The fall chinook were being fed heavily so they would grow rapidly before their release in early summer. But tribal officials allege the state cut back the feed about three weeks ago in a plan to make the fish grow more slowly and release them next spring instead.
The tribe said holding the fish back until next year would violate a 2003 management agreement that called for the 200,000 fish to be released before they were a year old, and for 450,000 more fish to be released as yearlings next year.
Tribal officials said it's critical to release the younger fish so hatcheries can mimic the natural river systems as closely as possible.
Jeff Koenings, director of the state Department of Fish and Wildlife, said in a letter to the tribe that was released late Monday that holding the young fish back was intended to bolster salmon numbers that will be taxed by reduced summer spill over the dams in late July and August.

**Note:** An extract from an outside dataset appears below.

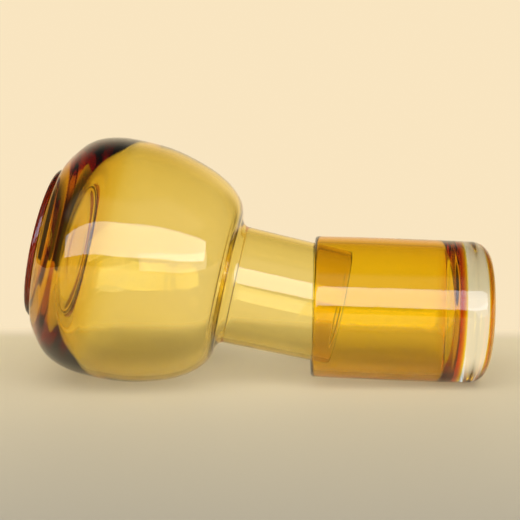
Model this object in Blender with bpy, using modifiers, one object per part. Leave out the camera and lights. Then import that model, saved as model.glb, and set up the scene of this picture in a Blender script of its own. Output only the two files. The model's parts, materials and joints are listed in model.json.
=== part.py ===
"""Bedside carafe of blown amber glass with its amber tumbler slipped over the neck.

The set lies on its side.  The carafe rests on the swell of its body, neck pointing
slightly down towards +X; the tumbler rests on its thick clear base and hangs by its
rim on the neck.  Metres, +Z up, both axes in the plane Y = 0, the surface they lie on
at Z = 0.  Pieces:
  carafe        one blown vessel: foot, thick heel, body, shoulder, neck
  tumbler_cup   amber cup of the tumbler
  tumbler_base  clear, thick, rounded base fused under the cup
"""

import math

import bmesh
import bpy
import numpy as np
from mathutils import Matrix, Vector

MM = 0.001

# ---------------------------------------------------------------- driving dimensions (mm)
STEPS = 48                     # facets round every turned piece
FACET_TURN = math.pi / STEPS   # turns a flat, not a ridge, to the underside

# carafe, heights from the foot, along its own axis
FOOT_FLAT_R = 35.6             # flat face under the foot
FOOT_R = 37.4                  # foot disc
FOOT_EDGE = 1.8                # rounding of its lower edge
GROOVE_Z = 3.3                 # groove between the foot disc and the heel
GROOVE_R = 37.0
BODY_KEYS = (                  # outside of the body: (height, radius)
    (3.6, 38.6), (4.3, 42.0), (7.5, 47.3), (13.0, 53.6), (22.5, 58.3),
    (38.0, 60.0), (54.0, 59.1), (69.0, 55.4), (80.0, 50.9), (88.0, 45.2),
    (92.4, 39.6), (93.9, 35.2))
NECK_R_ROOT = 29.5             # the shoulder turns sharply into the neck
NECK_R_MOUTH = 28.55
NECK_ROOT_Z = 98.2
CARAFE_H = 151.0
NECK_WALL = 2.4
LIP_R = 1.15                   # fire-polished lip
FLOOR_Z = 6.0                  # inside floor above the foot
FLOOR_RISE = 0.9               # slight doming of that floor
FLOOR_R = 25.0
HEEL_KEYS = (                  # inside of the thick heel: (height, radius)
    (6.8, 30.0), (9.6, 35.5), (12.8, 41.0), (15.6, 46.0), (19.6, 50.4), (26.5, 54.6))
WALL_BELLY = 3.0
WALL_SHOULDER = 2.3
HEEL_JOIN_Z = 36.0             # above this the wall is even

# tumbler, heights from its base, along its own axis
TUMBLER_H = 86.8
TUMBLER_R = 35.0               # at the base and the rim
TUMBLER_SWELL = 0.3            # soft swelling half way up
HEEL_R = 9.5                   # rounded edge of the clear base
SPLIT_Z = 14.2                 # clear below, amber above
CUP_FLOOR_Z = 16.5             # inside floor of the amber cup
CUP_FLOOR_R = 23.0             # flat part of it
CUP_CORNER_H = 8.0             # height of the rounded inside corner
CUP_WALL = 3.3
RIM_R = 1.63                   # fire-polished to a full half round
SLIT = 0.3                     # left open between the two fused glasses

# how the set lies
CARAFE_PITCH = math.radians(12.47)   # neck end down
TUMBLER_PITCH = math.radians(1.93)   # rim end up
CARAFE_X = -106.89                   # centre of the foot
TUMBLER_X = 113.71                   # centre of the tumbler's base


# ---------------------------------------------------------------- helpers
def spline(keys, per_span):
    """Natural cubic through the keys, run by chord length; per_span points a span."""
    p = np.array(keys, float)
    t = np.concatenate([[0.0], np.cumsum(np.linalg.norm(np.diff(p, axis=0), axis=1))])
    n = len(t)
    h = np.diff(t)
    a = np.zeros((n, n))
    b = np.zeros((n, 2))
    a[0, 0] = a[-1, -1] = 1.0
    for i in range(1, n - 1):
        a[i, i - 1], a[i, i], a[i, i + 1] = h[i - 1], 2 * (h[i - 1] + h[i]), h[i]
        b[i] = 6 * ((p[i + 1] - p[i]) / h[i] - (p[i] - p[i - 1]) / h[i - 1])
    m = np.linalg.solve(a, b)
    out = []
    for i in range(n - 1):
        for k in range(per_span):
            x = h[i] * k / per_span
            y = h[i] - x
            out.append((m[i] * y ** 3 + m[i + 1] * x ** 3) / (6 * h[i])
                       + (p[i] / h[i] - m[i] * h[i] / 6) * y
                       + (p[i + 1] / h[i] - m[i + 1] * h[i] / 6) * x)
    out.append(p[-1])
    return [tuple(q) for q in out]


def arc(cz, cr, rz, rr, start, end, n):
    """n + 1 points (height, radius) of an ellipse quarter; angles in degrees from +radius."""
    return [(cz + rz * math.sin(math.radians(start + (end - start) * k / n)),
             cr + rr * math.cos(math.radians(start + (end - start) * k / n)))
            for k in range(n + 1)]


def offset_in(points, wall):
    """Points moved square to the curve, towards the axis, by wall(height)."""
    out = []
    for i, (z, r) in enumerate(points):
        z0, r0 = points[max(i - 1, 0)]
        z1, r1 = points[min(i + 1, len(points) - 1)]
        n = math.hypot(z1 - z0, r1 - r0)
        w = wall(z)
        out.append((z + w * (r1 - r0) / n, r - w * (z1 - z0) / n))
    return out


def tidy(points, gap=0.25):
    out = [points[0]]
    for q in points[1:]:
        if math.hypot(q[0] - out[-1][0], q[1] - out[-1][1]) > gap:
            out.append(q)
    return out


# ---------------------------------------------------------------- profiles, (height, radius)
def foot_outside():
    low = arc(FOOT_EDGE, FOOT_FLAT_R, FOOT_EDGE, FOOT_R - FOOT_FLAT_R, -90, 0, 3)
    return [(0.0, 0.0)] + low + [(GROOVE_Z, GROOVE_R)]


def body_outside():
    return spline(BODY_KEYS, 2)


def neck_outside():
    z0, r0 = BODY_KEYS[-1]
    fillet = [(z0 + (NECK_ROOT_Z - z0) * (1 - math.cos(u)),
               r0 + (NECK_R_ROOT - r0) * math.sin(u)) for u in (0.42, 0.85, 1.22, math.pi / 2)]
    straight = []
    for k in range(1, 4):
        f = k / 3
        straight.append((NECK_ROOT_Z + (CARAFE_H - LIP_R - NECK_ROOT_Z) * f,
                         NECK_R_ROOT + (NECK_R_MOUTH - NECK_R_ROOT) * f))
    return fillet + straight


def carafe_profile():
    outside = foot_outside() + body_outside() + neck_outside()
    lip = arc(CARAFE_H - LIP_R, NECK_R_MOUTH - LIP_R, LIP_R, LIP_R, 0, 180, 4)[1:]
    # inside: floor, thick heel, then an even wall up to the shoulder
    upper = [q for q in body_outside() if q[0] > HEEL_JOIN_Z]
    wall = lambda z: WALL_BELLY + (WALL_SHOULDER - WALL_BELLY) * min(1.0, max(0.0, (z - 45) / 40))
    even = offset_in(upper, wall)[:-1]
    heel = spline(((FLOOR_Z, FLOOR_R),) + HEEL_KEYS + (even[0], even[1]), 2)[:-3]
    zi, ri = even[-1]
    root = (NECK_ROOT_Z - 1.0, NECK_R_ROOT - NECK_WALL)
    turn = [(zi + (root[0] - zi) * (1 - math.cos(u)), ri + (root[1] - ri) * math.sin(u))
            for u in (0.5, 1.0, math.pi / 2)]
    bore = [(root[0] + (CARAFE_H - LIP_R - root[0]) * f,
             root[1] + (NECK_R_MOUTH - 2 * LIP_R - root[1]) * f) for f in (0.5,)]
    floor = [(FLOOR_Z + FLOOR_RISE, 0.0), (FLOOR_Z + FLOOR_RISE * 0.6, FLOOR_R * 0.6)]
    inside = floor + heel + even + turn + bore
    return inside, outside + lip


def tumbler_radius(z):
    f = (z - HEEL_R) / (TUMBLER_H - HEEL_R)
    return TUMBLER_R + TUMBLER_SWELL * 4 * f * (1 - f) if f > 0 else TUMBLER_R


def cup_profile():
    outside = [(SPLIT_Z + SLIT / 2, 0.0)]
    n = 5
    for k in range(n + 1):
        z = SPLIT_Z + SLIT / 2 + (TUMBLER_H - RIM_R - SPLIT_Z - SLIT / 2) * k / n
        outside.append((z, tumbler_radius(z)))
    rim = arc(TUMBLER_H - RIM_R, TUMBLER_R - RIM_R, RIM_R, RIM_R, 0, 180, 4)[1:-1]
    inside = [(CUP_FLOOR_Z, 0.0)]
    wall_r = TUMBLER_R - CUP_WALL
    inside += arc(CUP_FLOOR_Z + CUP_CORNER_H, CUP_FLOOR_R, CUP_CORNER_H, wall_r - CUP_FLOOR_R, -90, 0, 6)
    inside += [(z, tumbler_radius(z) - CUP_WALL) for z in (52.0, TUMBLER_H - RIM_R)]
    return inside, outside + rim


def base_profile():
    top = SPLIT_Z - SLIT / 2
    side = arc(HEEL_R, TUMBLER_R - HEEL_R, HEEL_R, HEEL_R, -90, 0, 6)
    return [(top, 0.0)], [(0.0, 0.0)] + side + [(top, tumbler_radius(top))]


# ---------------------------------------------------------------- building
def wipe():
    for obj in list(bpy.data.objects):
        bpy.data.objects.remove(obj, do_unlink=True)


def collection(name):
    col = bpy.data.collections.new(name)
    bpy.context.scene.collection.children.link(col)
    return col


def material(name, colour, roughness):
    mat = bpy.data.materials.new(name)
    mat.use_nodes = True
    bsdf = mat.node_tree.nodes["Principled BSDF"]
    bsdf.inputs["Base Color"].default_value = (*colour, 1.0)
    bsdf.inputs["Roughness"].default_value = roughness
    bsdf.inputs["Metallic"].default_value = 0.0
    bsdf.inputs["IOR"].default_value = 1.51
    bsdf.inputs["Transmission Weight"].default_value = 1.0
    mat.diffuse_color = (*colour, 1.0)
    return mat


def turned(name, inside, outside, mat, col, matrix):
    """Vessel turned from two runs of (height, radius) that both start on the axis."""
    run = tidy(inside) + tidy(outside)[::-1]     # up the inside, over the top, down the outside
    mesh = bpy.data.meshes.new(name)
    bm = bmesh.new()
    verts = [bm.verts.new((r * MM, 0.0, z * MM)) for z, r in run]
    for a, b in zip(verts, verts[1:]):
        bm.edges.new((a, b))
    bm.to_mesh(mesh)
    bm.free()
    obj = bpy.data.objects.new(name, mesh)
    col.objects.link(obj)
    obj.matrix_world = matrix
    screw = obj.modifiers.new("turned", "SCREW")
    screw.axis = "Z"
    screw.angle = 2 * math.pi
    screw.steps = STEPS
    screw.render_steps = STEPS
    screw.use_merge_vertices = True
    screw.merge_threshold = 0.00005
    screw.use_smooth_shade = True
    mesh.materials.append(mat)
    return obj


def lying(pitch, x, profile, towards):
    """Frame whose +Z is the vessel's axis, resting on Z = 0; towards = +1 neck to +X, -1 rim to -X."""
    c, s = math.cos(pitch), math.sin(pitch)
    flat = math.cos(FACET_TURN)
    drop = -s if towards > 0 else s              # rise of the axis a millimetre along it
    low = min(z * drop - r * flat * c for z, r in profile)
    turn = math.pi / 2 + pitch if towards > 0 else -(math.pi / 2 - pitch)
    return (Matrix.Translation(Vector((x, 0.0, -low)) * MM)
            @ Matrix.Rotation(turn, 4, "Y") @ Matrix.Rotation(FACET_TURN, 4, "Z"))


def main():
    wipe()
    col = collection("amber_bedside_carafe")

    amber = material("amber_glass_carafe", (0.86, 0.52, 0.06), 0.02)
    amber_cup = material("amber_glass_tumbler", (0.80, 0.44, 0.04), 0.02)
    clear = material("clear_glass_base", (0.93, 0.92, 0.89), 0.02)

    inside, outside = carafe_profile()
    place = lying(CARAFE_PITCH, CARAFE_X, outside, 1)
    turned("carafe", inside, outside, amber, col, place)

    cup_in, cup_out = cup_profile()
    base_in, base_out = base_profile()
    place = lying(TUMBLER_PITCH, TUMBLER_X, base_out + cup_out, -1)
    turned("tumbler_cup", cup_in, cup_out, amber_cup, col, place)
    turned("tumbler_base", base_in, base_out, clear, col, place)


main()
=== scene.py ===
import json
import math

import bpy
import numpy as np
from mathutils import Matrix, Vector


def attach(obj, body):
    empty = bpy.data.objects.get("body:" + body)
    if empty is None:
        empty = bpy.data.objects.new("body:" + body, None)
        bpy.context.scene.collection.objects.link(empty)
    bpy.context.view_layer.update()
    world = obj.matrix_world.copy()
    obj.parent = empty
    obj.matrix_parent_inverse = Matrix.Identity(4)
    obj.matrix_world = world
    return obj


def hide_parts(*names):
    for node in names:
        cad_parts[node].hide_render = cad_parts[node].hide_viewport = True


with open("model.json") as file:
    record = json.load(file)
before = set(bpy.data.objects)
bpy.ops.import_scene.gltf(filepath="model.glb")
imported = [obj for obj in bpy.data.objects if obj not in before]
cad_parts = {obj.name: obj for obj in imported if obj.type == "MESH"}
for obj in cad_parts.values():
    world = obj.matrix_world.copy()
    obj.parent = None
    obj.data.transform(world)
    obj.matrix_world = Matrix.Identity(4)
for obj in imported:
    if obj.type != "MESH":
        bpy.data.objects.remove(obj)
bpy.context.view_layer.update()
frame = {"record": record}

MM = 0.001

# ---------------------------------------------------------------- shape (mm), as in the frame
FOOT_FLAT_R, FOOT_R, FOOT_EDGE = 35.6, 37.4, 1.8
GROOVE_Z, GROOVE_R = 3.3, 37.0
BODY_KEYS = (
    (3.6, 38.6), (4.3, 42.0), (7.5, 47.3), (13.0, 53.6), (22.5, 58.3),
    (38.0, 60.0), (54.0, 59.1), (69.0, 55.4), (80.0, 50.9), (88.0, 45.2),
    (92.4, 39.6), (93.9, 35.2))
NECK_R_ROOT, NECK_R_MOUTH, NECK_ROOT_Z = 29.5, 28.55, 98.2
CARAFE_H, NECK_WALL, LIP_R = 151.0, 2.4, 1.15
FLOOR_Z, FLOOR_RISE, FLOOR_R = 6.0, 0.9, 25.0
HEEL_KEYS = ((6.8, 30.0), (9.6, 35.5), (12.8, 41.0), (15.6, 46.0), (19.6, 50.4), (26.5, 54.6))
WALL_BELLY, WALL_SHOULDER, HEEL_JOIN_Z = 3.0, 2.3, 36.0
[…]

Koenings said releasing the fish when they are older would increase their chances of surviving to adulthood.
State officials agreed last week to reduce the amount of water spilled over the dams during the summer months, when fish migration slows, so the water can be used instead to generate power.
The spill program had been intended to help young fish get downstream, but regional power officials have argued it benefits few fish and costs the region millions of dollars in lost power sales.
David Cummings, attorney for the Nez Perce Tribe, said the tribe only had learned of the new plan for the 200,000 fish last week.
Becky Ashe, a fishery coordinator for the Nez Perce, said trying to manage the juvenile salmon in a different way midway through their life cycle would be dangerous. v "Washington state has been starving these fish to slow their growth down," she said. "That's not healthy for the fish."
In his letter to the tribe, Koenings said he had ordered full feeding to resume immediately.
State officials said the exact date in June when the fish will be released still is unclear.
"We want to release the fish when the release conditions are best, but also want the fish on more feed than they are now," said Ross Fuller, fish management division manager for the state agency.
Tribal officials, however, said the fish should be released now, when recent rains and cool weather will help them survive.
"We believe the conditions are optimal right now to release those fish," said Charles Hudson, spokesman for the Columbia River Inter-Tribal Fish Commission.
Other strategies to reduce the effects of the lost summer spill, like stabilizing water flows in the Hanford Reach, also are under attack by the tribe, who wants the summer spill to continue, Hudson said.
He said the tribe hasn't seen meaningful improvements on the Reach this year and doesn't feel it should be considered a viable replacement for the lost water.